**Task to carry out:** Copy out the listing exactly.

○ ○ ○ ○

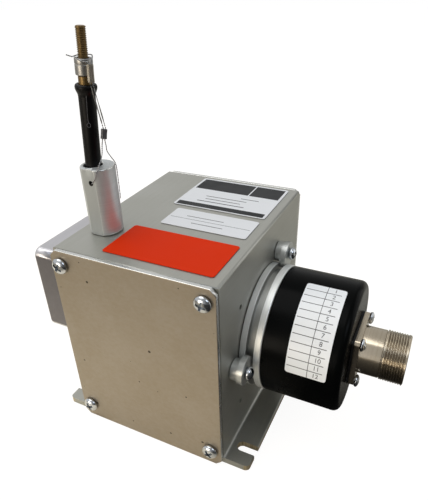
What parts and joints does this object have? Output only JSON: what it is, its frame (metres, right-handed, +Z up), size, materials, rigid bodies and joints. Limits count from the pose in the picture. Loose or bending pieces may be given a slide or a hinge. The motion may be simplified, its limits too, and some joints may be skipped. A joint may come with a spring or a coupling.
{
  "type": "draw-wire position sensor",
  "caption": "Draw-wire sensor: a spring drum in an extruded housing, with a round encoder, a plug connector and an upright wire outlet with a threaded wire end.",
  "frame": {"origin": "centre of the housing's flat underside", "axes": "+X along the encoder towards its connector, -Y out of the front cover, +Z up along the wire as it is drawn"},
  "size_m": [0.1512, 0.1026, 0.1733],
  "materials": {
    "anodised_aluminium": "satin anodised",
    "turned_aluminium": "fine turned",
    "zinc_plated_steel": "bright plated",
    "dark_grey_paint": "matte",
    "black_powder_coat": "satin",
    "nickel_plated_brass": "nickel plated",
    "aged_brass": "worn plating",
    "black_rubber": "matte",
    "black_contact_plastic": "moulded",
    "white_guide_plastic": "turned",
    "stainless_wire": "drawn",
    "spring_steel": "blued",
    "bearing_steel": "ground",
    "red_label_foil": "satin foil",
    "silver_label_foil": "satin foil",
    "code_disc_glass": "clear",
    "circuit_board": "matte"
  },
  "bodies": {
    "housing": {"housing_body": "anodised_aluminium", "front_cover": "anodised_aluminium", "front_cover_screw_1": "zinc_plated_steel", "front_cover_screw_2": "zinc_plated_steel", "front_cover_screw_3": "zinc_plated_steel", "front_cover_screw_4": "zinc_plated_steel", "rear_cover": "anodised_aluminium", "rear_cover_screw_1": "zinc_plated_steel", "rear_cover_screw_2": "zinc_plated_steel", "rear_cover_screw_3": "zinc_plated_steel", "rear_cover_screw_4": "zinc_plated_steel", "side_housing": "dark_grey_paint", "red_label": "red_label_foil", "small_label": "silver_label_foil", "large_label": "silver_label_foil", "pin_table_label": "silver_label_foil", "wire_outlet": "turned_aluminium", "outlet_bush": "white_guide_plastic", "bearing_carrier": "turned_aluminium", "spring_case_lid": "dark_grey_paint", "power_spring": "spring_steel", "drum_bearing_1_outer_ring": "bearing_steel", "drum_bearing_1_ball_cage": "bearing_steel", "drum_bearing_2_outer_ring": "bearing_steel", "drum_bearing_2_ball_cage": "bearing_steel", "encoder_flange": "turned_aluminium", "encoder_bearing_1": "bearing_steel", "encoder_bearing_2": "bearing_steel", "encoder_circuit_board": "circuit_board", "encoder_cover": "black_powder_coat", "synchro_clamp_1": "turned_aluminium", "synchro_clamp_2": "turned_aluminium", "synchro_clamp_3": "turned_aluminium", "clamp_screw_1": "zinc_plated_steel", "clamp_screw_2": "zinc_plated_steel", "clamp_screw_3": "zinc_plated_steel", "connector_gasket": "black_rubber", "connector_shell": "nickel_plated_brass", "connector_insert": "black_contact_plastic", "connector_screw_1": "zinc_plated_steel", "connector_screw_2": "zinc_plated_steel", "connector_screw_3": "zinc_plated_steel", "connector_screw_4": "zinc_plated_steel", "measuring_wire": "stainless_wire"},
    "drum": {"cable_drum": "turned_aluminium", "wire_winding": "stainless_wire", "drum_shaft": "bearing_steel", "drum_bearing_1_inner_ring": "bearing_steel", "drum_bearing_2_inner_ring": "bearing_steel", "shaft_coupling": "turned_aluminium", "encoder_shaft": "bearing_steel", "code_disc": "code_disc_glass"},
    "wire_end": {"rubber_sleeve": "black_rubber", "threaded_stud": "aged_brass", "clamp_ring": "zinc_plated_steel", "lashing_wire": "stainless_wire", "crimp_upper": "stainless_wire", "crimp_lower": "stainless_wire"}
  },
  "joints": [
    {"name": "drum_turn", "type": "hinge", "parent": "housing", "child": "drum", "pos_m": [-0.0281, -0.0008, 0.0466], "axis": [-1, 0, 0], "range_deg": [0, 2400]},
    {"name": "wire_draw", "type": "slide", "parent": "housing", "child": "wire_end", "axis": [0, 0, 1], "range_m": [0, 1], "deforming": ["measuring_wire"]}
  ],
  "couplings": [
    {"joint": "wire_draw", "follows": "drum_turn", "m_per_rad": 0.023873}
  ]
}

○ ○ ○ ○

**Written answer:**
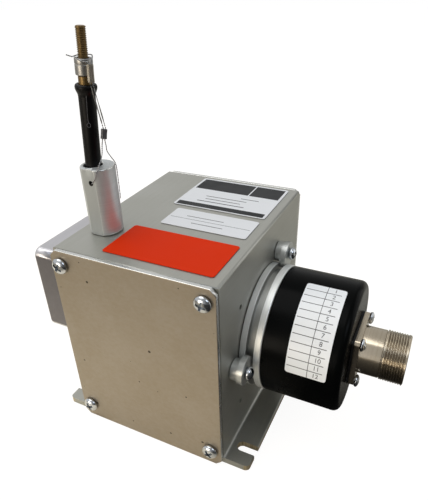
What parts and joints does this object have? Output only JSON: what it is, its frame (metres, right-handed, +Z up), size, materials, rigid bodies and joints. Limits count from the pose in the picture. Loose or bending pieces may be given a slide or a hinge. The motion may be simplified, its limits too, and some joints may be skipped. A joint may come with a spring or a coupling.
{
  "type": "draw-wire position sensor",
  "caption": "Draw-wire sensor: a spring drum in an extruded housing, with a round encoder, a plug connector and an upright wire outlet with a threaded wire end.",
  "frame": {"origin": "centre of the housing's flat underside", "axes": "+X along the encoder towards its connector, -Y out of the front cover, +Z up along the wire as it is drawn"},
  "size_m": [0.1512, 0.1026, 0.1733],
  "materials": {
    "anodised_aluminium": "satin anodised",
    "turned_aluminium": "fine turned",
    "zinc_plated_steel": "bright plated",
    "dark_grey_paint": "matte",
    "black_powder_coat": "satin",
    "nickel_plated_brass": "nickel plated",
    "aged_brass": "worn plating",
    "black_rubber": "matte",
    "black_contact_plastic": "moulded",
    "white_guide_plastic": "turned",
    "stainless_wire": "drawn",
    "spring_steel": "blued",
    "bearing_steel": "ground",
    "red_label_foil": "satin foil",
    "silver_label_foil": "satin foil",
    "code_disc_glass": "clear",
    "circuit_board": "matte"
  },
  "bodies": {
    "housing": {"housing_body": "anodised_aluminium", "front_cover": "anodised_aluminium", "front_cover_screw_1": "zinc_plated_steel", "front_cover_screw_2": "zinc_plated_steel", "front_cover_screw_3": "zinc_plated_steel", "front_cover_screw_4": "zinc_plated_steel", "rear_cover": "anodised_aluminium", "rear_cover_screw_1": "zinc_plated_steel", "rear_cover_screw_2": "zinc_plated_steel", "rear_cover_screw_3": "zinc_plated_steel", "rear_cover_screw_4": "zinc_plated_steel", "side_housing": "dark_grey_paint", "red_label": "red_label_foil", "small_label": "silver_label_foil", "large_label": "silver_label_foil", "pin_table_label": "silver_label_foil", "wire_outlet": "turned_aluminium", "outlet_bush": "white_guide_plastic", "bearing_carrier": "turned_aluminium", "spring_case_lid": "dark_grey_paint", "power_spring": "spring_steel", "drum_bearing_1_outer_ring": "bearing_steel", "drum_bearing_1_ball_cage": "bearing_steel", "drum_bearing_2_outer_ring": "bearing_steel", "drum_bearing_2_ball_cage": "bearing_steel", "encoder_flange": "turned_aluminium", "encoder_bearing_1": "bearing_steel", "encoder_bearing_2": "bearing_steel", "encoder_circuit_board": "circuit_board", "encoder_cover": "black_powder_coat", "synchro_clamp_1": "turned_aluminium", "synchro_clamp_2": "turned_aluminium", "synchro_clamp_3": "turned_aluminium", "clamp_screw_1": "zinc_plated_steel", "clamp_screw_2": "zinc_plated_steel", "clamp_screw_3": "zinc_plated_steel", "connector_gasket": "black_rubber", "connector_shell": "nickel_plated_brass", "connector_insert": "black_contact_plastic", "connector_screw_1": "zinc_plated_steel", "connector_screw_2": "zinc_plated_steel", "connector_screw_3": "zinc_plated_steel", "connector_screw_4": "zinc_plated_steel", "measuring_wire": "stainless_wire"},
    "drum": {"cable_drum": "turned_aluminium", "wire_winding": "stainless_wire", "drum_shaft": "bearing_steel", "drum_bearing_1_inner_ring": "bearing_steel", "drum_bearing_2_inner_ring": "bearing_steel", "shaft_coupling": "turned_aluminium", "encoder_shaft": "bearing_steel", "code_disc": "code_disc_glass"},
    "wire_end": {"rubber_sleeve": "black_rubber", "threaded_stud": "aged_brass", "clamp_ring": "zinc_plated_steel", "lashing_wire": "stainless_wire", "crimp_upper": "stainless_wire", "crimp_lower": "stainless_wire"}
  },
  "joints": [
    {"name": "drum_turn", "type": "hinge", "parent": "housing", "child": "drum", "pos_m": [-0.0281, -0.0008, 0.0466], "axis": [-1, 0, 0], "range_deg": [0, 2400]},
    {"name": "wire_draw", "type": "slide", "parent": "housing", "child": "wire_end", "axis": [0, 0, 1], "range_m": [0, 1], "deforming": ["measuring_wire"]}
  ],
  "couplings": [
    {"joint": "wire_draw", "follows": "drum_turn", "m_per_rad": 0.023873}
  ]
}